Pull out the lines from the line containing "for node in" through the line containing "obj.data.transform(world)", both lines included, and copy them exactly.

****

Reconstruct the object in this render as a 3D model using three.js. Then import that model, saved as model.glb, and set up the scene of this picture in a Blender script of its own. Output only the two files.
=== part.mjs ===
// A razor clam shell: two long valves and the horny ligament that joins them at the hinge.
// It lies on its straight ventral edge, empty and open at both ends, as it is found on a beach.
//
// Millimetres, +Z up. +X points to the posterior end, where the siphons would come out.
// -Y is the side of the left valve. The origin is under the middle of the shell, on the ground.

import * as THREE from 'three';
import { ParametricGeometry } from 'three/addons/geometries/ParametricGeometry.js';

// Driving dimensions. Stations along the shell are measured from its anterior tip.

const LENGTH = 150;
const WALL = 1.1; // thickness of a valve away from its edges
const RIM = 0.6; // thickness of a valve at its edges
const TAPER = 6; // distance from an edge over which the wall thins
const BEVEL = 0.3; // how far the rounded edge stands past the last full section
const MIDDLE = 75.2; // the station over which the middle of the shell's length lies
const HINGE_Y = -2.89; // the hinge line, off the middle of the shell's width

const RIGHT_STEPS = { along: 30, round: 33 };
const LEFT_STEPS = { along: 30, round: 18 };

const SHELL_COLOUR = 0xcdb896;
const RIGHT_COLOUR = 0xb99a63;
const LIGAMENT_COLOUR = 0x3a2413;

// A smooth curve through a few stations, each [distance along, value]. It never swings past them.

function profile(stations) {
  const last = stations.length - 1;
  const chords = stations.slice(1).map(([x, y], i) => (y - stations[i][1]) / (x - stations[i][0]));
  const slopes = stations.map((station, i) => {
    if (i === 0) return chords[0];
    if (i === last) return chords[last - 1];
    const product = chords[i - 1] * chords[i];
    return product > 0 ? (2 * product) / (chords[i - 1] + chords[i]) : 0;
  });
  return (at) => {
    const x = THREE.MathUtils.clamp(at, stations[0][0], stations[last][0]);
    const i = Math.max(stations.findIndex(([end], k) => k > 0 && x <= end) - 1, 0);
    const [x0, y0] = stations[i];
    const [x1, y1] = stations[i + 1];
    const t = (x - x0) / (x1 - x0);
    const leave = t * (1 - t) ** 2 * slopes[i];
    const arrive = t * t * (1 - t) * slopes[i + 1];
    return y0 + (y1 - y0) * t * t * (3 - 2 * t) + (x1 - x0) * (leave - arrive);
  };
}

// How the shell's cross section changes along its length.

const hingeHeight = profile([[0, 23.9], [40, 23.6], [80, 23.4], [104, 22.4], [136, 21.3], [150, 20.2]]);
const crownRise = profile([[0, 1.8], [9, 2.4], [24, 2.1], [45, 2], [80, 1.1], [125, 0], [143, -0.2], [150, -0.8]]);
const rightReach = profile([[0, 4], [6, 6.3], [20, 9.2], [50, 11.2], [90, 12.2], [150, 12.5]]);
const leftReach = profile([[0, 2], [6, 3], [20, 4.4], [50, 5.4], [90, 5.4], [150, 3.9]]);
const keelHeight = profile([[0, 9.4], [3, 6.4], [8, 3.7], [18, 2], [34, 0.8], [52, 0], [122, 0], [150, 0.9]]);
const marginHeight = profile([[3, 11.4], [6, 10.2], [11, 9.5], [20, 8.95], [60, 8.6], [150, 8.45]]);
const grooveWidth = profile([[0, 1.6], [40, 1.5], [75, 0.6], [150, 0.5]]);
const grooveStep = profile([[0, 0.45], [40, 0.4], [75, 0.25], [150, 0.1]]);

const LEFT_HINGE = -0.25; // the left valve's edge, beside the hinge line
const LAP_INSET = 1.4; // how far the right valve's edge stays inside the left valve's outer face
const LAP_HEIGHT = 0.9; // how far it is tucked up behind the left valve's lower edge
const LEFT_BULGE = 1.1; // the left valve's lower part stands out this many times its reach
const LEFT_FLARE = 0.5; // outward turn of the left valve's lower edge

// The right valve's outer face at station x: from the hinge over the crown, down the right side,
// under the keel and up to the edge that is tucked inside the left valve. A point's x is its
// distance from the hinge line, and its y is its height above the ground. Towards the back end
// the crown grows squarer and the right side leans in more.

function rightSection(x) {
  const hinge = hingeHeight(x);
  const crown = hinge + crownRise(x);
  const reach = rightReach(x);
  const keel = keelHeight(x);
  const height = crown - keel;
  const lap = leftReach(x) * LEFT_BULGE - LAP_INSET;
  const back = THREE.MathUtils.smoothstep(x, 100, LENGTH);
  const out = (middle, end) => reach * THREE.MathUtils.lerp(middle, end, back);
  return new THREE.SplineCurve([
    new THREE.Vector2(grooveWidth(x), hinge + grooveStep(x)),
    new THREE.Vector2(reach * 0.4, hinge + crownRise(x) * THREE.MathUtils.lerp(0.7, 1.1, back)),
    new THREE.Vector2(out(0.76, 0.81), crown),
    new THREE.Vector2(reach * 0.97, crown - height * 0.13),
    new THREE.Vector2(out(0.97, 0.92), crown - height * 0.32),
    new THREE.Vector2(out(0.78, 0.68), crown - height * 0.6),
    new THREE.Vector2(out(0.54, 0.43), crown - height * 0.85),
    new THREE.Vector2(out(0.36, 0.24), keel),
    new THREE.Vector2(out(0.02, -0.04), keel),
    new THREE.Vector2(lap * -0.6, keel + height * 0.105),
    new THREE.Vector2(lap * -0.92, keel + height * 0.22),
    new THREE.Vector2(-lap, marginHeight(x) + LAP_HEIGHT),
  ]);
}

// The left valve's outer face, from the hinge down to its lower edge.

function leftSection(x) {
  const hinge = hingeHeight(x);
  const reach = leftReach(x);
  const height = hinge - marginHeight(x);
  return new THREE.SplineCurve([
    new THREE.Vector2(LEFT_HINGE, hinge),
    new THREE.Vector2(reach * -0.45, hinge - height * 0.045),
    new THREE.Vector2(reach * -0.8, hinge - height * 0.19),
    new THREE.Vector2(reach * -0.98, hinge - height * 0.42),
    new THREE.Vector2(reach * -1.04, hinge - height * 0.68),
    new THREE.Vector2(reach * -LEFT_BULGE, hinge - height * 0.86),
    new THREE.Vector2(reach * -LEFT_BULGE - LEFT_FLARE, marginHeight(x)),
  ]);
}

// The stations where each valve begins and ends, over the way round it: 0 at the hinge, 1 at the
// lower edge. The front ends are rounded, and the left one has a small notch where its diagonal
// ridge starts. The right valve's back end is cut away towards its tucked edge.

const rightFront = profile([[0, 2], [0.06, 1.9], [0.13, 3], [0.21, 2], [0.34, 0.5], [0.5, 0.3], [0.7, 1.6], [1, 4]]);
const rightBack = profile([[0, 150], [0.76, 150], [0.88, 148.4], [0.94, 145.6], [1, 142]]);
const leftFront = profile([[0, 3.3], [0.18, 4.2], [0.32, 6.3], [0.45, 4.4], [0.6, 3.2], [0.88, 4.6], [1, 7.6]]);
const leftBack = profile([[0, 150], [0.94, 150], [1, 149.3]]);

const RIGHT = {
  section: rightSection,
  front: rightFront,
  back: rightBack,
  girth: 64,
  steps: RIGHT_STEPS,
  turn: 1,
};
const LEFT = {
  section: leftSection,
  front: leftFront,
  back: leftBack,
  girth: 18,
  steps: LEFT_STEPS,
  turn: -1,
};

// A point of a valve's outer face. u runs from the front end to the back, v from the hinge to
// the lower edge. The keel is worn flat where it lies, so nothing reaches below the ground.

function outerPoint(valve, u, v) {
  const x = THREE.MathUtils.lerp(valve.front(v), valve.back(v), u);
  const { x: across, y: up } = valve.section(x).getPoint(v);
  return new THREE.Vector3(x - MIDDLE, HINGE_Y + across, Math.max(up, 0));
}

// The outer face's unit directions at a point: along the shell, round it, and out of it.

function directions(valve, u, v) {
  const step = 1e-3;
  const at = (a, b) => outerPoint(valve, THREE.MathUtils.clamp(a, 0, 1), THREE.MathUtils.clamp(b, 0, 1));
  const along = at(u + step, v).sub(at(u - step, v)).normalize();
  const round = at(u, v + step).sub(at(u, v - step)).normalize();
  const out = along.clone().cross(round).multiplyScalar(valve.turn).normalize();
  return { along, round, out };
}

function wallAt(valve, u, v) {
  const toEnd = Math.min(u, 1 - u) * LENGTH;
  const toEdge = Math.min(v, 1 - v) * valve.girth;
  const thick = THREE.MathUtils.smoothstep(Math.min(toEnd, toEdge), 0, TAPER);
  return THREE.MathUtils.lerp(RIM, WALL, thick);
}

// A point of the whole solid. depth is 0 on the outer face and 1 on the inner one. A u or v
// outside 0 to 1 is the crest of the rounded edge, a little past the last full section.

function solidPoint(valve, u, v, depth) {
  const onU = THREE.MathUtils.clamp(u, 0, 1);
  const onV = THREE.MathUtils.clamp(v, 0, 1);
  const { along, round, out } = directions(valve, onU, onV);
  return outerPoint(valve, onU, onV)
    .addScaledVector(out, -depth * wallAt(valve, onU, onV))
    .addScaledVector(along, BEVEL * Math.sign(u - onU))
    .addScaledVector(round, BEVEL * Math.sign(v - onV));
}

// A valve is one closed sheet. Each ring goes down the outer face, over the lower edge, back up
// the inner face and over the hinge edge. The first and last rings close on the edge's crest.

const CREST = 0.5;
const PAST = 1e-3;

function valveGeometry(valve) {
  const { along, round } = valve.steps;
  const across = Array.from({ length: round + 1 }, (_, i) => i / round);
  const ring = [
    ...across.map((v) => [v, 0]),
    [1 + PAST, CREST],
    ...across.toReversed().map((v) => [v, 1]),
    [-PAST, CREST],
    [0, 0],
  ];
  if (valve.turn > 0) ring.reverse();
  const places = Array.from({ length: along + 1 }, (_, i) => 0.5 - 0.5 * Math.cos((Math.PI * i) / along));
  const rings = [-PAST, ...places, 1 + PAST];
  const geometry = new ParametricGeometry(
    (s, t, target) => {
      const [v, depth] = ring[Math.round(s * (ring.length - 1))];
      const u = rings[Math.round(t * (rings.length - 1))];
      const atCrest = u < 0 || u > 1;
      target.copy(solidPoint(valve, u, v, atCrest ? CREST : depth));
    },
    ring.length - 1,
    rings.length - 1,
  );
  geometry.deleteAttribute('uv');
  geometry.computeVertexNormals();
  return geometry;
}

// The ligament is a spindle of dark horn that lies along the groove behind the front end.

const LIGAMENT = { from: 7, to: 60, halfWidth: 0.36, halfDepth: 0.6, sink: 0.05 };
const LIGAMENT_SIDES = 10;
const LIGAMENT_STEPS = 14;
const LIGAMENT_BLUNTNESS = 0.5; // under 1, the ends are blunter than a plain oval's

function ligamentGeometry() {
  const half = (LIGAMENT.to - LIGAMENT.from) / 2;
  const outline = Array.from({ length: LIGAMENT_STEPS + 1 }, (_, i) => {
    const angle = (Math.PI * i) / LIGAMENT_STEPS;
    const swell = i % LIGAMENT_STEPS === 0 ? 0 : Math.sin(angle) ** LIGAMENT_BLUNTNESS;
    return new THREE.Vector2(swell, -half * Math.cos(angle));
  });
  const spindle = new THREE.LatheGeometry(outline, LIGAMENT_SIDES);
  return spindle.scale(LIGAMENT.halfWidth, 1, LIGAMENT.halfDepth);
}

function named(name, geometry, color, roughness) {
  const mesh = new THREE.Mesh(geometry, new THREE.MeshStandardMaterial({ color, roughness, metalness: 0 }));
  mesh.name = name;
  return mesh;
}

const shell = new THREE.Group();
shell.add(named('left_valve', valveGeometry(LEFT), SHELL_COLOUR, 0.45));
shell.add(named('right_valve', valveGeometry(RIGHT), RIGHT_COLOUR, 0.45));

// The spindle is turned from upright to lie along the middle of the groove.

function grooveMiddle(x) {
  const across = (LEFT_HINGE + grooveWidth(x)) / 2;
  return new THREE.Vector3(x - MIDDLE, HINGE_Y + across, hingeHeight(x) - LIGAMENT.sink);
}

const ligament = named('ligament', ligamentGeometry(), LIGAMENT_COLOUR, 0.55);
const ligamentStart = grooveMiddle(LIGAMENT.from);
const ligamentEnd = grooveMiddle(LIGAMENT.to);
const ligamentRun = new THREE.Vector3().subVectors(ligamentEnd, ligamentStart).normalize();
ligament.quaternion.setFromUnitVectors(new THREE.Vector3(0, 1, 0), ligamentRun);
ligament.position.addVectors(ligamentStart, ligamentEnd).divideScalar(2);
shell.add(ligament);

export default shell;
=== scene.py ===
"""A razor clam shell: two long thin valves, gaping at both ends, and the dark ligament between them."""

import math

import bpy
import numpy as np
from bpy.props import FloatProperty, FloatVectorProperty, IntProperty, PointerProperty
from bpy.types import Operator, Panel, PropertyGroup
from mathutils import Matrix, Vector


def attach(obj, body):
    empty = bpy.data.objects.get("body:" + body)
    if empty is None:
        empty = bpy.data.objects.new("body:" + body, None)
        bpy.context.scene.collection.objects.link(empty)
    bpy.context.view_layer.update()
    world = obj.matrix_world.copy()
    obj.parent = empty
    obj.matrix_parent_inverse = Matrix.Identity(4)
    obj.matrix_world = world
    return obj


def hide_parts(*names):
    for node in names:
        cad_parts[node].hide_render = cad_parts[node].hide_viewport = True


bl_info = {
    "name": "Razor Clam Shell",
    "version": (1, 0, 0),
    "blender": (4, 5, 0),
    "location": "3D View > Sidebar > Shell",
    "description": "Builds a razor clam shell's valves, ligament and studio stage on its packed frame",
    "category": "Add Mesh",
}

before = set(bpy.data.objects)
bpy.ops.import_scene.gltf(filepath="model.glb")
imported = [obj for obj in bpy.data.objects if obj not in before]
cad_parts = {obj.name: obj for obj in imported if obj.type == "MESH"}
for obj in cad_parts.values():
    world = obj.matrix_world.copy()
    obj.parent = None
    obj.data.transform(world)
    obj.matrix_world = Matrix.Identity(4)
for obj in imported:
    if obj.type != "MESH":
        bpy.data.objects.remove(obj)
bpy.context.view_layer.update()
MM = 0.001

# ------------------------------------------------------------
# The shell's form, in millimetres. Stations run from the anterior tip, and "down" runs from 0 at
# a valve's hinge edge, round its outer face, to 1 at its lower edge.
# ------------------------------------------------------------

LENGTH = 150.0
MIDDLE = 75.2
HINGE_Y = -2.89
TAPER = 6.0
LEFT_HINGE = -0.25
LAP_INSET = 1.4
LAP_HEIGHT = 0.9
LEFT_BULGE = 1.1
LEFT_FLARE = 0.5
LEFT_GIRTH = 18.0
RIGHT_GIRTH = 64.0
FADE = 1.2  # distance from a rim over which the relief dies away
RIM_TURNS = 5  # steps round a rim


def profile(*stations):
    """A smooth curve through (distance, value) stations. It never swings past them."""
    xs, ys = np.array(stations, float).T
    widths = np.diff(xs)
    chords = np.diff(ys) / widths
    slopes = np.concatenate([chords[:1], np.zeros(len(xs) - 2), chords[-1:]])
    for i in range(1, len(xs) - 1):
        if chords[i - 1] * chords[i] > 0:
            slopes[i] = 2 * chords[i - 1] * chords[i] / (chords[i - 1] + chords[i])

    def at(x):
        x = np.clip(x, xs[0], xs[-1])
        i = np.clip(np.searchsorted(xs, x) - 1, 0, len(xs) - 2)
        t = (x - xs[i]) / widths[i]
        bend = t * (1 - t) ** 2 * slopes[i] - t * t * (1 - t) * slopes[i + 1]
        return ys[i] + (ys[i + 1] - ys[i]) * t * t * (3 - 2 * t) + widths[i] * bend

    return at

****

▶ **CORRECT RESULT**:
    for node in names:
        cad_parts[node].hide_render = cad_parts[node].hide_viewport = True


bl_info = {
    "name": "Razor Clam Shell",
    "version": (1, 0, 0),
    "blender": (4, 5, 0),
    "location": "3D View > Sidebar > Shell",
    "description": "Builds a razor clam shell's valves, ligament and studio stage on its packed frame",
    "category": "Add Mesh",
}

before = set(bpy.data.objects)
bpy.ops.import_scene.gltf(filepath="model.glb")
imported = [obj for obj in bpy.data.objects if obj not in before]
cad_parts = {obj.name: obj for obj in imported if obj.type == "MESH"}
for obj in cad_parts.values():
    world = obj.matrix_world.copy()
    obj.parent = None
    obj.data.transform(world)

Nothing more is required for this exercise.